Dans cet émouvant récit, il nous donne une version toute différente, celle de la famille du gendarme SALA, de l'affrontement sanglant qui eut lieu à SOCCIA en 1892 et qui a fait l'objet de trois articles (que l'on peut relire en cliquant ICI, ICI et LÀ).
En voici le texte.
"LE MALHEUR"
Minnanna se tient devant le four à pain. Elle a en main la grande pelle, le pain est cuit, elle va le retirer du four. Dans son visage rond, ferme, énergique, dans ses yeux vifs qui fixent le photographe, on devine une femme de caractère. Elle est tout de noir vêtue. Elle porte un foulard noir sur la tête et, par dessus, le chapeau en paille des femmes alataises, “a paglietta”. Elle était d’ALATA, Minnanna, de familles alataises. Elle y était née en 1848, “l’année de la République“ précisait-elle à ses petits-enfants.
Elle y est revenue après “le malheur“.
Elle a eu trois enfants, Minnanna. Les deux garçons, l’armée les a accueillis, les a éduqués. Ils furent “enfants de troupe”. (...)

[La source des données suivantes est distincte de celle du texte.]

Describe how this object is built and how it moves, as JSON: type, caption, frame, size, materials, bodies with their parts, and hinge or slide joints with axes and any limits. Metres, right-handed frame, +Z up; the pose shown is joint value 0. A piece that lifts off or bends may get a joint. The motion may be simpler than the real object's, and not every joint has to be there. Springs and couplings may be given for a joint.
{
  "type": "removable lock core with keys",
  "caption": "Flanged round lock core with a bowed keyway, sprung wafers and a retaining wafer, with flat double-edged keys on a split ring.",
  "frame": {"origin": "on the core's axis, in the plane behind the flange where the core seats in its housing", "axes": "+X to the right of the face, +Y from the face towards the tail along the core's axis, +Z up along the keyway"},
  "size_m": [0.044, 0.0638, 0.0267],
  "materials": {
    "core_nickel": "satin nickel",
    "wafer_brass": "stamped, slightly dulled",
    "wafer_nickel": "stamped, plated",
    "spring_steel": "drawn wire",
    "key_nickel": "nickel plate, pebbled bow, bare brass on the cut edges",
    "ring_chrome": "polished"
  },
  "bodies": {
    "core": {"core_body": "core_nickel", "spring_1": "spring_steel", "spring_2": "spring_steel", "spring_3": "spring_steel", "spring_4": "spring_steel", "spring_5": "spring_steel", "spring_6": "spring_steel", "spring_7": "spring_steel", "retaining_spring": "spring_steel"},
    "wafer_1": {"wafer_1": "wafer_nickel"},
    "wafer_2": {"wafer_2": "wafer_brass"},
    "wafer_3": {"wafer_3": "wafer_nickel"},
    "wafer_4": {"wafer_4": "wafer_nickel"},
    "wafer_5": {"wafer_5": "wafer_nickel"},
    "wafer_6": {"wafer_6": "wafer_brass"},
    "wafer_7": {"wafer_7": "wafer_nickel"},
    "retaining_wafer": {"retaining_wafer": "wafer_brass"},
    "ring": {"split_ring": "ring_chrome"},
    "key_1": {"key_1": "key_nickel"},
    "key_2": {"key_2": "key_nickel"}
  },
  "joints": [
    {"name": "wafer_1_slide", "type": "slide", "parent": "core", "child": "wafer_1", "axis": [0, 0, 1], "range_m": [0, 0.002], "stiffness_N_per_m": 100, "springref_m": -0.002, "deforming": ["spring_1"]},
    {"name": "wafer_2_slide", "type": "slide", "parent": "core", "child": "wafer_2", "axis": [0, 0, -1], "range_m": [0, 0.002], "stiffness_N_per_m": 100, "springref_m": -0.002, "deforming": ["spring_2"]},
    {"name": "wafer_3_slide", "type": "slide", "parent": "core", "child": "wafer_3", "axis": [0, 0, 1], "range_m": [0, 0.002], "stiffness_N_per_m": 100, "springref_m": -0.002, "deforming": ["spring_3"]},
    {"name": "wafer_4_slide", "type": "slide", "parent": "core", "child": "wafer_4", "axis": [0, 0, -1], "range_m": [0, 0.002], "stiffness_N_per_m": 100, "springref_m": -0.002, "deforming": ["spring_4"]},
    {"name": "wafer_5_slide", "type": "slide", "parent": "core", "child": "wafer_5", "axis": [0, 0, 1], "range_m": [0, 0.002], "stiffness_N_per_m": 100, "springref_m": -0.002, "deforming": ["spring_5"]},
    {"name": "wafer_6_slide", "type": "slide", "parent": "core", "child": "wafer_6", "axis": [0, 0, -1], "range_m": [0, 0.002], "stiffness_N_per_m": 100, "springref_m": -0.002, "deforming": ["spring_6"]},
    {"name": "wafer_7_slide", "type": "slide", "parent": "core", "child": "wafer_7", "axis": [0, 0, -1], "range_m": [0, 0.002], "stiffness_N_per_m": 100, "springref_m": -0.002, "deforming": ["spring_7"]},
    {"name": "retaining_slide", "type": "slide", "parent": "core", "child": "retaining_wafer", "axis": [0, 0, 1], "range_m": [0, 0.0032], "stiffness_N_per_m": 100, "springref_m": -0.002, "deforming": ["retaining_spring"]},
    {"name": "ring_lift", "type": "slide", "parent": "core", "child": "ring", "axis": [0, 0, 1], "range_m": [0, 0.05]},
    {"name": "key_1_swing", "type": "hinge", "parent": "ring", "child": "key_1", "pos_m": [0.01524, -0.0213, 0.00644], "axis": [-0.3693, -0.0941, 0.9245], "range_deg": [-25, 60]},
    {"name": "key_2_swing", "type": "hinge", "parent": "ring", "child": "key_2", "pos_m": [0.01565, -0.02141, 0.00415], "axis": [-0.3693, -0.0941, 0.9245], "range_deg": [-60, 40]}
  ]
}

La fille de Minnanna resta avec sa mère à ALATA. Elle était belle, avec des yeux clairs. A dix-neuf ans, elle épousa l’instituteur dont elle eut cinq enfants. Minnanna vécut toujours avec eux, aimée de ses petits-enfants, aidant sa fille du mieux qu’elle pouvait, cousant, tricotant, crochetant, cuisant le pain de la famille, aidant aux travaux du ménage.

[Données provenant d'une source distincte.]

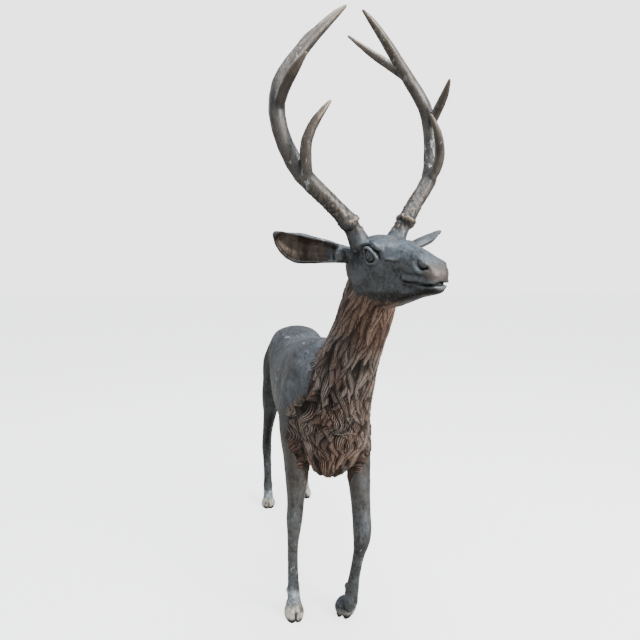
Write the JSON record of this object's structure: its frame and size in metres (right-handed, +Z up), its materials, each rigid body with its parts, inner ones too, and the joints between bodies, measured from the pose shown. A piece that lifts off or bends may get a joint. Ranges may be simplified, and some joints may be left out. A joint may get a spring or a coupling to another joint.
{
  "type": "stag sculpture",
  "caption": "Life-size cast bronze stag, standing with its head turned and the heel of one forefoot raised, with a curly mane and forked antlers.",
  "frame": {"origin": "on the ground, under the centre of the bounding box of the whole casting", "axes": "+Z up; -Y is the way the stag's body faces; +X is the stag's own left side"},
  "size_m": [0.5212, 1.4514, 1.8332],
  "materials": {
    "bronze": "weathered dark slate-brown patina, satin"
  },
  "bodies": {
    "root": {"deer": "bronze"}
  },
  "joints": []
}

Personne ne parlait du “malheur” dans cette famille. Mais, les jours d’élection, la fille de Minnanna fermait les portes, les fenêtres et les volets, à l’heure du dépouillement...
Le mari de Minnanna venait d’un village des Pyrénées catalanes conquises par la France au temps de Louis XIV et qui garde encore son nom catalan: Prats-de-Mollo. Nommé gendarme, il fut affecté en Corse où il connut sa future femme. Mariés, ils partirent dans le Sud de la France où sont nés leurs trois enfants. Puis le gendarme revint en Corse, à SOCCIA.

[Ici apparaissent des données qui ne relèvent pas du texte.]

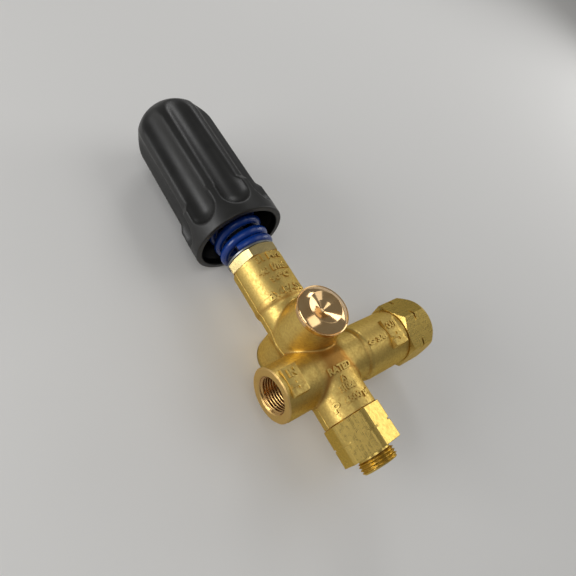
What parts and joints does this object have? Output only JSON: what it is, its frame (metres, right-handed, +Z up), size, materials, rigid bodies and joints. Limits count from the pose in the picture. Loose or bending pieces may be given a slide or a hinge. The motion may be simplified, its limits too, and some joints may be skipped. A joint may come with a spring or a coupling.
{
  "type": "pressure washer unloader valve",
  "caption": "Brass unloader valve with threaded inlet, outlet and by-pass ports, a sprung stem and a deep fluted knob that sets the pressure.",
  "frame": {"origin": "centre of the inlet mouth, on the inlet face", "axes": "+Z runs up the main axis towards the knob, +X from the inlet to the outlet along their common axis, -Y towards the domed plug"},
  "size_m": [0.0892, 0.0498, 0.2035],
  "materials": {
    "forged_brass": "satin forged and blasted brass",
    "turned_brass": "bright turned brass",
    "bar_brass": "drawn hexagonal brass bar, slightly dull",
    "polished_brass": "polished turned brass",
    "black_plastic": "charcoal glass-filled plastic, satin",
    "blue_paint": "glossy blue painted spring steel",
    "bright_steel": "zinc plated or stainless steel",
    "seal_rubber": "black nitrile rubber",
    "white_plastic": "white sealing plastic"
  },
  "bodies": {
    "root": {"valve_body": "forged_brass", "gland_nut": "turned_brass", "gland_o_ring": "seal_rubber", "gland_backup_ring": "white_plastic", "lower_spring_washer": "bright_steel", "pressure_spring": "blue_paint", "bypass_seat": "bright_steel", "seat_o_ring": "seal_rubber", "lower_fitting": "bar_brass", "lower_fitting_o_ring": "seal_rubber", "outlet_fitting": "bar_brass", "outlet_o_ring": "seal_rubber", "check_seat": "bright_steel", "check_seat_o_ring": "seal_rubber", "check_spring": "bright_steel", "plug_washer": "turned_brass", "dome_plug": "polished_brass"},
    "stem": {"stem": "bright_steel", "stem_nut": "bright_steel", "bypass_shutter": "bright_steel", "pilot_piston": "bright_steel", "piston_backup_ring": "white_plastic", "piston_o_ring": "seal_rubber"},
    "plate": {"spring_plate": "bright_steel", "thrust_washer": "bright_steel"},
    "knob": {"knob_insert": "turned_brass", "adjusting_knob": "black_plastic"},
    "check": {"check_poppet": "white_plastic"}
  },
  "joints": [
    {"name": "stem_stroke", "type": "slide", "parent": "root", "child": "stem", "axis": [0, 0, 1], "range_m": [-0.0025, 0], "stiffness_N_per_m": 4000, "springref_m": 0.001},
    {"name": "plate_travel", "type": "slide", "parent": "stem", "child": "plate", "axis": [0, 0, -1], "range_m": [0, 0.01]},
    {"name": "knob_turn", "type": "hinge", "parent": "plate", "child": "knob", "pos_m": [0.028, 0, 0.1], "axis": [0, 0, -1], "range_deg": [0, 2880], "deforming": ["pressure_spring"]},
    {"name": "check_slide", "type": "slide", "parent": "root", "child": "check", "axis": [1, 0, 0], "range_m": [0, 0.0035], "stiffness_N_per_m": 200, "springref_m": -0.002, "deforming": ["check_spring"]}
  ],
  "couplings": [
    {"joint": "plate_travel", "follows": "knob_turn", "m_per_rad": 0.00019894}
  ]
}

C’est là que “le malheur” s’est produit, le 26 septembre 1892. On sait parfaitement ce qui s’est passé ce jour-là. Les élections au Conseil d’Arrondissement venaient d’avoir lieu et on ne savait toujours pas qui avait gagné dans le canton de SOCCIA. Des gens d’un village voisin, GUAGNO, voulurent aller à SOCCIA, le chef-lieu, afin d’obliger le maire à proclamer vainqueur leur candidat. Le maire fit appel aux gendarmes pour les empêcher d’entrer dans le village. Les “Guagnesi” tirèrent. Deux gendarmes furent touchés, ils devaient mourir quelques instants plus tard. L’un d’eux était le mari de Minnanna. A son fils aîné, accouru aux coups de feu, il ne put que dire : “Pour moi, c’est fini”. L’adolescent rassembla tout son courage et alla prévenir sa mère, son jeune frère et sa petite soeur.
Pendant la nuit qui suivit le drame, il se passa dans ce village une chose incroyable. Les deux veuves et leurs enfants veillaient leurs morts. Dehors, on faisait la fête. On avait tiré tout à l’heure pour tuer, on tirait maintenant pour se réjouir. Ce fut une fête démente, sans pitié pour la douleur des familles, la douleur des enfants, une fête sauvage.
Il y eut un procès, des condamnations...
Les années ont passé, les trois enfants vont bien, les petits-enfants naissent... Mais comment vit-on avec le souvenir d’un époux, d’un père assassiné et de cette nuit de fête infernale ? Seuls ceux, qui, cinquante ans après, continuaient à fermer, les soirs d’élections, les portes, les fenêtres et les volets, auraient pu le dire. Dans cette famille, où l’on n’en parlait jamais, “le malheur” est resté dans toutes les têtes, génération après génération.
Parmi les petits-enfants et arrières-petits-enfants de Minnanna, plusieurs sont allés à SOCCIA, POGGIOLO, ORTO et dans le beau village de GUAGNO y compris, cent ans après, le 26 septembre 1992. Tous ont admiré ces paysages splendides, assurément parmi les plus beaux de Corse, où tant de rage meurtière s’était déchaînée, parmi des gens que l’on avait excités, au fond, pour rien: la proclamation d’un simple conseiller d’arrondissement.